>>>>
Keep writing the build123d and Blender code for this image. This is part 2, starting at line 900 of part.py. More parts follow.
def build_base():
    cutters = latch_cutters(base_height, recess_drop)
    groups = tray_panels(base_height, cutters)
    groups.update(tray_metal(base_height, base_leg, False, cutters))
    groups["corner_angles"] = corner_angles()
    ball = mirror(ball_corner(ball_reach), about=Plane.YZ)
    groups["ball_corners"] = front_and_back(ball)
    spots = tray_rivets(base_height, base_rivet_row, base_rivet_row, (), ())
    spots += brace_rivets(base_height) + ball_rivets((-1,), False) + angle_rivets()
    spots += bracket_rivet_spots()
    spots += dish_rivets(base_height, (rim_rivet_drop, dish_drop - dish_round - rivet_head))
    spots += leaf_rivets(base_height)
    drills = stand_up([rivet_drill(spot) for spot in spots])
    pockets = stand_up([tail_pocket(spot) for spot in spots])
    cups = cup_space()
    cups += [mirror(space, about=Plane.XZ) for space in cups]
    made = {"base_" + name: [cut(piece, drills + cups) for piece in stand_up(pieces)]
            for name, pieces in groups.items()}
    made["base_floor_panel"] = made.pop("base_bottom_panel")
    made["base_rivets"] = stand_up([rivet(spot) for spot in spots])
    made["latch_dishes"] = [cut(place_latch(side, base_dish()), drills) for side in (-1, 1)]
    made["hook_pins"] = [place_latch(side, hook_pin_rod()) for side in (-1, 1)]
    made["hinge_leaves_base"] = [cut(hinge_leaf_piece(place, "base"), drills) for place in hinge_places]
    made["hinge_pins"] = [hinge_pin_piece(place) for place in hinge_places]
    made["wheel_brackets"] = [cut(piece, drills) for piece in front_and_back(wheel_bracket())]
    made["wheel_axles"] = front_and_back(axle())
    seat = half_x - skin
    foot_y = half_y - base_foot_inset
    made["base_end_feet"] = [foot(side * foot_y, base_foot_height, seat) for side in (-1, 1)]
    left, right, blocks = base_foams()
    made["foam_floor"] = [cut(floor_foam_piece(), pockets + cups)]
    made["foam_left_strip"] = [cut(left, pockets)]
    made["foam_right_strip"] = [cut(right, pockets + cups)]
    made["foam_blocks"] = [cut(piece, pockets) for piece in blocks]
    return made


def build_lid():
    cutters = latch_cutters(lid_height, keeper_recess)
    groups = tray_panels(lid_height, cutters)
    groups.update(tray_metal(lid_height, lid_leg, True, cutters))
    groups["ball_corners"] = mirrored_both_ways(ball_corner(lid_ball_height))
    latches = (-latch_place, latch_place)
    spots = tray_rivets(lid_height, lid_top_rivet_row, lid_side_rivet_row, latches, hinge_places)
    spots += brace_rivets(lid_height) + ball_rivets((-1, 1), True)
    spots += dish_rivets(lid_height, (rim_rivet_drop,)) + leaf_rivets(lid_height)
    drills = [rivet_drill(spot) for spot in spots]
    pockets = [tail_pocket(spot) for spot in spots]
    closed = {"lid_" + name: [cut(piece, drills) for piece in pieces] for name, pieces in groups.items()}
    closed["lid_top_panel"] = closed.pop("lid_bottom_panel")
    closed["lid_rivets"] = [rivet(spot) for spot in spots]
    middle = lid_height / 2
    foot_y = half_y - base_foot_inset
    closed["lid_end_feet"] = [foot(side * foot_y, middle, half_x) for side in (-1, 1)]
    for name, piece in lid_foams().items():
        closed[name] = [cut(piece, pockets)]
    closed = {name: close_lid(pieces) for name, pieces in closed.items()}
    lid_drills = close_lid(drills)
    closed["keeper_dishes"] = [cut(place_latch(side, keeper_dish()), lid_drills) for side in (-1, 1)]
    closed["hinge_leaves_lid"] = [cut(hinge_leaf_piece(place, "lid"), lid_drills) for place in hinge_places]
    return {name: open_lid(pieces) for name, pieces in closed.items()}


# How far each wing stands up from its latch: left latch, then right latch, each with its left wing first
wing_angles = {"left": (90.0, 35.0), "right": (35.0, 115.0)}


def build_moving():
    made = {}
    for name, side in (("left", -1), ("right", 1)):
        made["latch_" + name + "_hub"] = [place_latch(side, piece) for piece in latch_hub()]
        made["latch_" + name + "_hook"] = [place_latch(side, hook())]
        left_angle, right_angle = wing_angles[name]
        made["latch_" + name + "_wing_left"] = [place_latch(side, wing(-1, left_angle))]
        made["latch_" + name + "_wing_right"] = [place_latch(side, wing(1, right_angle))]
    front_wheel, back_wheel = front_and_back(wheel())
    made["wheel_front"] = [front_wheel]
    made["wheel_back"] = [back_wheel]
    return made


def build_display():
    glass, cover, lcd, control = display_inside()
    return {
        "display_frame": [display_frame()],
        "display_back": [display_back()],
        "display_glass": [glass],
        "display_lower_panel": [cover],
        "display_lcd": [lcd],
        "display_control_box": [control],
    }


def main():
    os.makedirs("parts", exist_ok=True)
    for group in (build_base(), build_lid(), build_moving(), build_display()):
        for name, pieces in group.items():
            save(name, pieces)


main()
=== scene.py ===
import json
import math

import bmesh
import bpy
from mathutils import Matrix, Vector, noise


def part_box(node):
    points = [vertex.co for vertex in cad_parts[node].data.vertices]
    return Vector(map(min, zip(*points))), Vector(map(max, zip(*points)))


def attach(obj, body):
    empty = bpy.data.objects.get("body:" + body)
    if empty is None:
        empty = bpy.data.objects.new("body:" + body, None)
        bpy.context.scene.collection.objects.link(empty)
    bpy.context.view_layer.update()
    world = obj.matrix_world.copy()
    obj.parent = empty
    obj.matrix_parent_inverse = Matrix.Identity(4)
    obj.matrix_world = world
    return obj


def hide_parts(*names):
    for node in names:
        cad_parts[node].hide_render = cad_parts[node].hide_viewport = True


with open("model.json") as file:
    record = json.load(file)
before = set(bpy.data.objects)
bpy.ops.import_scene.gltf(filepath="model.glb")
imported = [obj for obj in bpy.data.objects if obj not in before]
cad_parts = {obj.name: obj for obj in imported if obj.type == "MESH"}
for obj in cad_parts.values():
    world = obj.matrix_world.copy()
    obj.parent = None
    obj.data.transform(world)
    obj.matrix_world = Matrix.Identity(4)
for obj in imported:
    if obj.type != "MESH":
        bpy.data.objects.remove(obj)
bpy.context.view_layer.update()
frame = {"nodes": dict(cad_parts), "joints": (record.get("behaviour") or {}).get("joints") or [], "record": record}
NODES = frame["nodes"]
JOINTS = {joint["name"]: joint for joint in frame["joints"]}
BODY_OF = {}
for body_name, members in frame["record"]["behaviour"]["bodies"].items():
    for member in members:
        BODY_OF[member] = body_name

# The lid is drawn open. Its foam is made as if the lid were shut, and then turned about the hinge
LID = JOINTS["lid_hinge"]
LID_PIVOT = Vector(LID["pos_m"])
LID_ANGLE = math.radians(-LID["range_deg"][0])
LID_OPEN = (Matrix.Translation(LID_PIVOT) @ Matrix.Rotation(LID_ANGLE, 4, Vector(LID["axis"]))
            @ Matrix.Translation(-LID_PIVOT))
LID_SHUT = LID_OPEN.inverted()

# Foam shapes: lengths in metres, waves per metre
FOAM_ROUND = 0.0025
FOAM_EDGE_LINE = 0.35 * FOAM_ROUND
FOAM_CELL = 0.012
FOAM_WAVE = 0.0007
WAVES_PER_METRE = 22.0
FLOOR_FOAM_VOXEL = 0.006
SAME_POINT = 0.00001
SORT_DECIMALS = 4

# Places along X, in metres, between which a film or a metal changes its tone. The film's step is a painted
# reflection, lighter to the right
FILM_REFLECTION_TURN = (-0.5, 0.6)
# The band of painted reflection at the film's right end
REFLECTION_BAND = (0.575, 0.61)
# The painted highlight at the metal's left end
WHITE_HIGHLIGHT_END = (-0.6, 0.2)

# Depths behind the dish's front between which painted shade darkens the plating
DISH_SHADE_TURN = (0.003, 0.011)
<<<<
GIVEN EXERCISE – Starting at the line that contains "for group in", repeat each line exactly, and stop after the line that contains "obj.data.transform(world)".

EXERCISE OUTPUT –
    for group in (build_base(), build_lid(), build_moving(), build_display()):
        for name, pieces in group.items():
            save(name, pieces)


main()
=== scene.py ===
import json
import math

import bmesh
import bpy
from mathutils import Matrix, Vector, noise


def part_box(node):
    points = [vertex.co for vertex in cad_parts[node].data.vertices]
    return Vector(map(min, zip(*points))), Vector(map(max, zip(*points)))


def attach(obj, body):
    empty = bpy.data.objects.get("body:" + body)
    if empty is None:
        empty = bpy.data.objects.new("body:" + body, None)
        bpy.context.scene.collection.objects.link(empty)
    bpy.context.view_layer.update()
    world = obj.matrix_world.copy()
    obj.parent = empty
    obj.matrix_parent_inverse = Matrix.Identity(4)
    obj.matrix_world = world
    return obj


def hide_parts(*names):
    for node in names:
        cad_parts[node].hide_render = cad_parts[node].hide_viewport = True


with open("model.json") as file:
    record = json.load(file)
before = set(bpy.data.objects)
bpy.ops.import_scene.gltf(filepath="model.glb")
imported = [obj for obj in bpy.data.objects if obj not in before]
cad_parts = {obj.name: obj for obj in imported if obj.type == "MESH"}
for obj in cad_parts.values():
    world = obj.matrix_world.copy()
    obj.parent = None
    obj.data.transform(world)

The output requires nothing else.